Plausible Deniability

Influence operations can be difficult to trace to a specific actor.


Strategic Impact

Shaping perception can influence:

  • elections
  • international alliances
  • economic decisions
  • military responses

Asymmetric Advantage

Smaller actors may challenge larger powers through information influence rather than conventional military force.


Why Cognitive Warfare Is Still Underestimated

Despite its potential, cognitive warfare remains partially unexplored.

Several reasons explain this.

First, many societies still treat information warfare as a secondary concern rather than a primary strategic domain.

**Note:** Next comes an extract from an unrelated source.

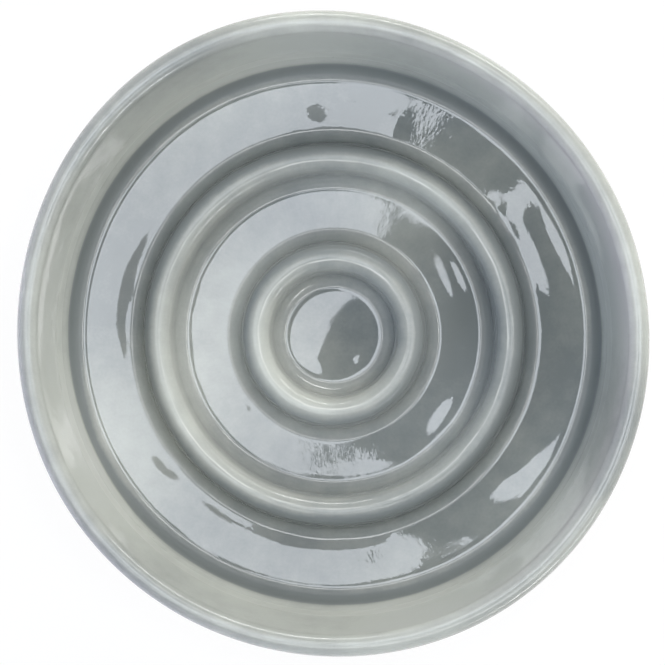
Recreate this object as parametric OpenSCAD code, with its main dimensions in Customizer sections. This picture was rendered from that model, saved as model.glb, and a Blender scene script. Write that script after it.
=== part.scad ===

Second, the technology enabling large-scale influence operations — especially advanced AI systems — is still evolving.

Third, measuring the effectiveness of perception manipulation is difficult.

Unlike traditional warfare, the effects of cognitive operations may emerge slowly over years.


Historical Examples of Cognitive Warfare

Even before AI, several events demonstrated the power of perception manipulation.

Cold War Ideological Campaigns

Both the United States and the Soviet Union invested heavily in propaganda networks, cultural influence, and ideological messaging.

These campaigns influenced global political alignments for decades.


Gulf War Media Strategy

During the Gulf War, media coverage and strategic messaging played a crucial role in shaping international public opinion and coalition support.


Modern Social Media Influence Operations

Several geopolitical conflicts have demonstrated how social media narratives can shape global discourse, sometimes within hours.


The Future Battlefield: Human Cognition

Cognitive warfare represents a fundamental shift in how conflicts may unfold.

Future strategic competition may increasingly involve:

  • narrative dominance
  • perception shaping
  • psychological influence campaigns

Rather than asking who controls territory, the central question may become:

Who controls the narrative?

If AI continues to accelerate information production and distribution, the battle for perception could become one of the defining strategic challenges of the 21st century.